I apologize, I was using memories from Little League, and as is often the case with youth sports, the rules were modified slightly.
Thanks all for the information and the reassurance that I’m not a complete doofus for not knowing the term.
OK - let’s bring this thread “full circle” (pun intended).
I always thought the batter who hits the “walk-off” home run, circles the bases anyway (like a “victory lap”). I guess he could stop at 1st when the winning run has scored? But the previous posts “imply” he should/must circle the bases to get full “credit” for th HR.
Which perhaps is why the OP questions the origins of the term “Walk-off HR”. That implies that he hits the HR out-of-the-park, winning the game, but he just needs to stand at the plate and then walk off the field in victory.
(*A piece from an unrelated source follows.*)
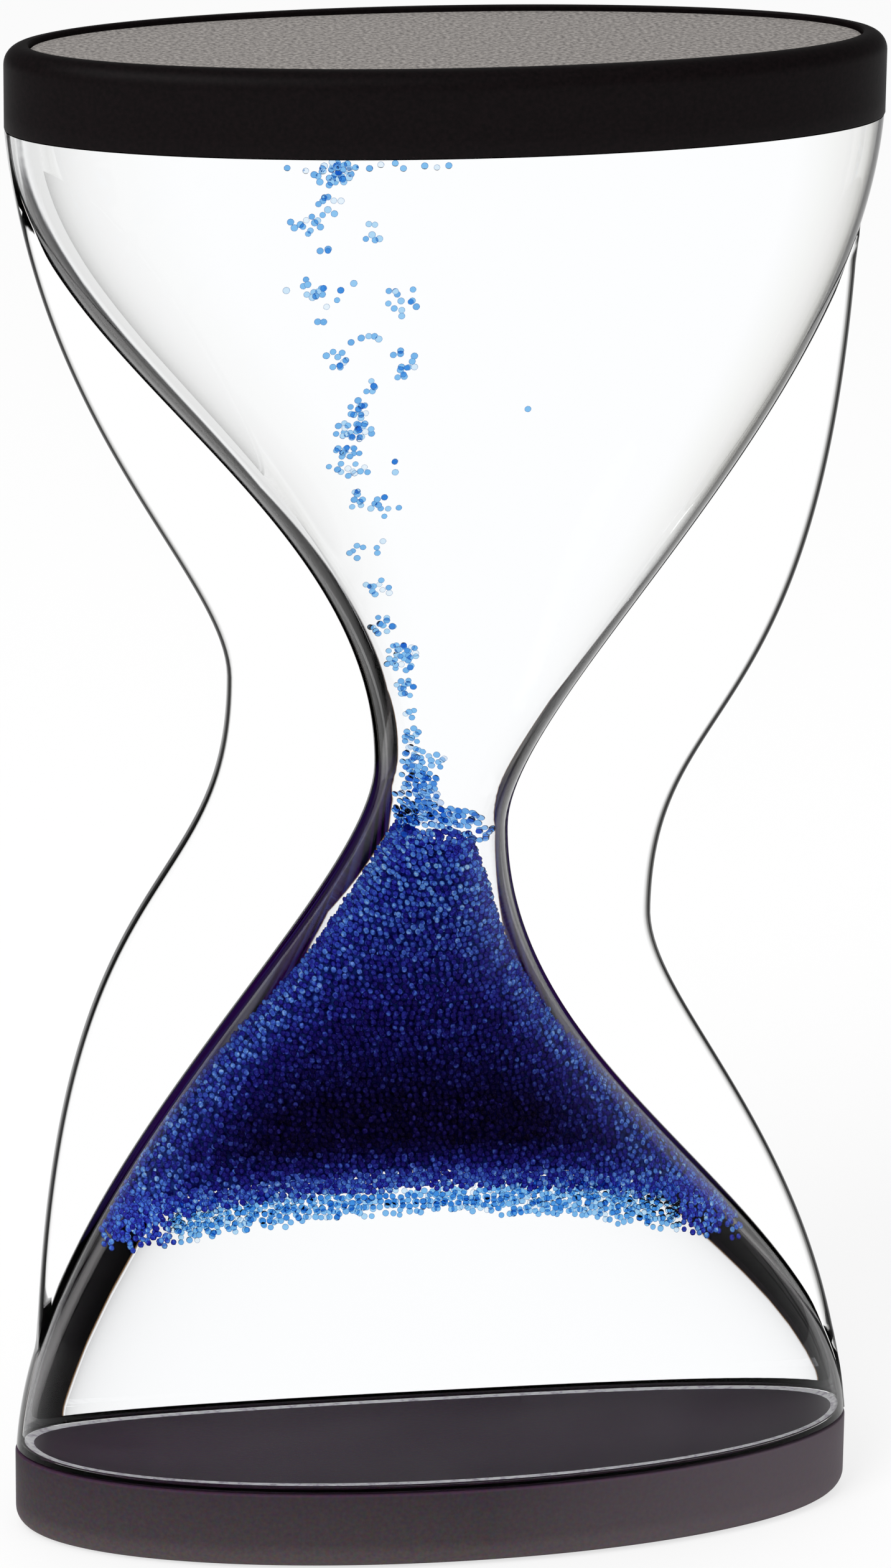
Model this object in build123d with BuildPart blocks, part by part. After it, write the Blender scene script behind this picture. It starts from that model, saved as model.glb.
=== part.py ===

Likewise, “Game-Winning HR” could have been hit in any other innnig (it put the winning team ahead for good). At least that would be my definition.
I vote for the term “Game-Ending HR” (it must END the game : bottom of the ninth or bottom of an extra inning).
Years and years ago, some “walkoff” home runs were not credited as home runs, they were credited as singles, doubles, etc. depending on when the winning run crossed the plate.
Eventually baseball did modify the rule to its current state in which the batter is allowed to come home even if the run is superfluous. They also went back into history and credited players who were denied home runs because of the old rule with a home run. I believe Babe Ruth got at least one homer added to its lifetime total thanks to this correction.
If I am not mistaken, if the game-winning home run batter does not circle the bases and touch each one, a member of the defensive team can request a ball from the umpire, tag the base he missed, and have him declared out – with consequent adjustment of the final score and perhaps the need to continue the game. So “walk-off” is in fact a misnomer.
I welcome correction or clarification of this if I’m in error.
The “walking-off” is what the defensive team does, not the batter or the guys on base. That is what Dennis Eckersley had in mind anyhow.